Career: Move Up or Move Out

The news is out. My friend got his well-deserved promotion. I’m happy for him.

But is he happy? Twice he voiced out his intention to resign citing health problems and other work related stress. Many times he confided to me his rift with some of the executives and his frustrations with management. Many times we plotted our exit and our possible job adventures abroad. But he was hesitant to leave behind his wife and three kids, even for a year or two just to work abroad.

We were classmates back in college. We belonged to the same circle of friends and graduated on the same batch. He was one of our bets to top the board that year but he got sick months prior to the test. He took the board six months later. I lured him to join me at one of the top accounting firms in the country. When I got out and joined another company, I also invited him to join us in one of our affiliates.

Years flew so fast. We’ve been here for almost six years now. In a job like ours, there were happy and unhappy moments. You couldn’t just watch numbers everyday. You also feel down when black turns red, or when you question yourself when someone at sales puts the blame on accounting. Like they thought we invent figures.

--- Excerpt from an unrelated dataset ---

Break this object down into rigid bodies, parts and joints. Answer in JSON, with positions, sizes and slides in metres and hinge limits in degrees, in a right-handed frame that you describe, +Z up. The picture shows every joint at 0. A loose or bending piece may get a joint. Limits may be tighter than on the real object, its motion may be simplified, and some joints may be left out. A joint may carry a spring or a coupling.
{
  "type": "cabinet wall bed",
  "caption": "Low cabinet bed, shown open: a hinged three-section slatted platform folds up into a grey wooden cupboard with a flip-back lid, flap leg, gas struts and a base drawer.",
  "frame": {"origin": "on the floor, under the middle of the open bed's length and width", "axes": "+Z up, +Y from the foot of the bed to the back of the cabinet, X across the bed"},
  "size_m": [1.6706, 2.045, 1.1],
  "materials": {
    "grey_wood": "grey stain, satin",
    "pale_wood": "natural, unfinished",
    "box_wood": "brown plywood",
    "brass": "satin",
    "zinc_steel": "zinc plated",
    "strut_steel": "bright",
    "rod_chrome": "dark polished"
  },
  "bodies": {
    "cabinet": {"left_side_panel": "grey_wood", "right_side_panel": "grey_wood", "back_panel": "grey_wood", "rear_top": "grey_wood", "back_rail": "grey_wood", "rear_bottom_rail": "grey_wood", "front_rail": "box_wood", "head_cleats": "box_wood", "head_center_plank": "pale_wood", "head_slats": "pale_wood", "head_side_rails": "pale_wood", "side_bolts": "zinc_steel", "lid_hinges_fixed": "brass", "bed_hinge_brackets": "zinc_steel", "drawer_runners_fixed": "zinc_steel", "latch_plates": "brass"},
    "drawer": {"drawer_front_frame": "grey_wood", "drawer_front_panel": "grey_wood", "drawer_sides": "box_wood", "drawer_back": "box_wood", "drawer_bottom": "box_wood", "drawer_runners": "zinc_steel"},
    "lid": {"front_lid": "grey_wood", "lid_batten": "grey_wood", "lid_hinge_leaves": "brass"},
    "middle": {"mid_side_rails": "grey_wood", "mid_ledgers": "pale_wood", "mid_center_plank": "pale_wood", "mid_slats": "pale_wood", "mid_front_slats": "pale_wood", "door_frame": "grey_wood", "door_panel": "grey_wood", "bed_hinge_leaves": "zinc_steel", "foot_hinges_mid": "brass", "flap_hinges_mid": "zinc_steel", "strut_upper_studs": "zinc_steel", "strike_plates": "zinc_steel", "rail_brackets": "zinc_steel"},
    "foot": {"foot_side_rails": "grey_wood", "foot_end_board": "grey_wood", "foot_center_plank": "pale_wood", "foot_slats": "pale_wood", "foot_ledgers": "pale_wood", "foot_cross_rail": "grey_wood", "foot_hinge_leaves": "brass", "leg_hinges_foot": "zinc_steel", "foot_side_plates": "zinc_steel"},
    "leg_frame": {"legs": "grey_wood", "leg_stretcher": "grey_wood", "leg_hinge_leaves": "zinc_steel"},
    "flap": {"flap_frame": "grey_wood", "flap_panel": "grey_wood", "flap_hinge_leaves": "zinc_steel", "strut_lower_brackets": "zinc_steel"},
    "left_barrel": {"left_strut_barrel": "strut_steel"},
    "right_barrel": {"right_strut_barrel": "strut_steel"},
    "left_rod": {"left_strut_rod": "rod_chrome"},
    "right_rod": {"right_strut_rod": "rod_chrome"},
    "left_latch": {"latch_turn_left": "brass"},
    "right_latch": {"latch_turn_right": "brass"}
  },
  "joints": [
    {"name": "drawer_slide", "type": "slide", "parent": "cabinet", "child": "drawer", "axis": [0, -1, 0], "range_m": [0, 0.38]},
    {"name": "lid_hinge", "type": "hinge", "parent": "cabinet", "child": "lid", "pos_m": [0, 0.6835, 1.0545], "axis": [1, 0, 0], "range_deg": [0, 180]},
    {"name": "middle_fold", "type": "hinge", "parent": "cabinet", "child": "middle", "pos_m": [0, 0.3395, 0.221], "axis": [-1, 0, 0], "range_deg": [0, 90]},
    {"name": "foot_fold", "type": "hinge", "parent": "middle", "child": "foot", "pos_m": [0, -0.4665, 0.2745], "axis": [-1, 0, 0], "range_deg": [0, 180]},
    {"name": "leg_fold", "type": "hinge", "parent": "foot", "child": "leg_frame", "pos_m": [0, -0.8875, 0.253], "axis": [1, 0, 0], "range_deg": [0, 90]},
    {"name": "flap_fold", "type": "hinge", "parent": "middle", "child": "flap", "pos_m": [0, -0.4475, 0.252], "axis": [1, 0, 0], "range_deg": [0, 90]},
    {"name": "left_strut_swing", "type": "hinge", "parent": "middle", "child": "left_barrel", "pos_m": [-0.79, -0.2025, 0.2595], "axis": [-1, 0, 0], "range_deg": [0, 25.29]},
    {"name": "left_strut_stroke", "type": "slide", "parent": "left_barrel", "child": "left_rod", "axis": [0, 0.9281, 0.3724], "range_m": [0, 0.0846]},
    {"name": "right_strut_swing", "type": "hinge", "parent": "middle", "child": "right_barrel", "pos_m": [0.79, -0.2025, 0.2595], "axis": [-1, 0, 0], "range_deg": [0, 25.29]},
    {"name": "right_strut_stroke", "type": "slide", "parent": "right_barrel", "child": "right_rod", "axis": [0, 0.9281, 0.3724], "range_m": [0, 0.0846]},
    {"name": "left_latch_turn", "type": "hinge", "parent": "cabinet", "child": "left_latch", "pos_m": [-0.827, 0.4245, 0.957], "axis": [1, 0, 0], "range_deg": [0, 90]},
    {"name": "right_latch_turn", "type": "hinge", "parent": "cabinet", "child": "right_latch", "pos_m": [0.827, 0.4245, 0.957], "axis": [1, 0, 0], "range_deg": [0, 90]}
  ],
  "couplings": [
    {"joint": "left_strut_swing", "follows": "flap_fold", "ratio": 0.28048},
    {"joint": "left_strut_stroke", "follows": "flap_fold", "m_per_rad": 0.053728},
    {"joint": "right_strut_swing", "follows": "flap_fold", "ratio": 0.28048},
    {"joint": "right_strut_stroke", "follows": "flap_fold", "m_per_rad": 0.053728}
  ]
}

Or when some budgets are scrapped or when a benefit diminished because of organizational changes.

One day my friend submitted his resume to the firm we used to work for. But he turned down a managerial job offer because he was persuaded to suffer a little longer. Just last month, he unluckily missed an email coming from a “big four” partner informing him of a telephone interview for a possible work abroad. I saw the sad expression on his face. He said he was tired. I told him to quit. But he said he wasn’t ready because the timing was quite off. Quitting is not in my friend’s vocabulary. And I wasn’t really serious about him quitting that soon.

When I asked him a few weeks ago (before the official announcement) if he was happy or not, he simply replied that the promotion was some sort of a relief. Happiness, for him, is dependent of many factors. He still have to see till the year ends. But he’s grateful to our mentors for the opportunity.

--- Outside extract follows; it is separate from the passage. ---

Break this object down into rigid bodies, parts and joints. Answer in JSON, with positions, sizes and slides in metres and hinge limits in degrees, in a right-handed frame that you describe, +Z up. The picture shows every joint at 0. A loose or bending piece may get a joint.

What about me? When do I move up? On my part, to move up meant that I must relocate to the battlefront. That will be in Manila. I’ve seen executives come and go. Perhaps the safest position is in the middle of the hierarchy. Or when do I move out? That is another option that I have contemplated these past few months. I think I’ve waited long enough already. I might change career and start writing books for children.

2 comments:

carey said...

It really depends on your priorities - where your happiness lies. For me, moving up doesn't always mean a better quality of life esp. when relationships suffer in exchange for career advancement. but if you can move up and have a better family life at the same time, that would be great. just like my big sis who moved to finland w/ hubby and kids, i am happy that they are finally together as a family after many years with her hubby being assigned to other countries.

Writing books for children? That's an interesting career, now we're looking forward to reading Lazarus' the storyteller weave his stories for kids.

Francesca said...

added is additional stress too.
I dont say to promotions, but would ask the Boss, if the executives will not take may skin off(meaning work me till I drop).

Sometimes its all very nice.
But, is it worth it salary wise and freedom from work?
We work to live, not live to work and work and work...
diba?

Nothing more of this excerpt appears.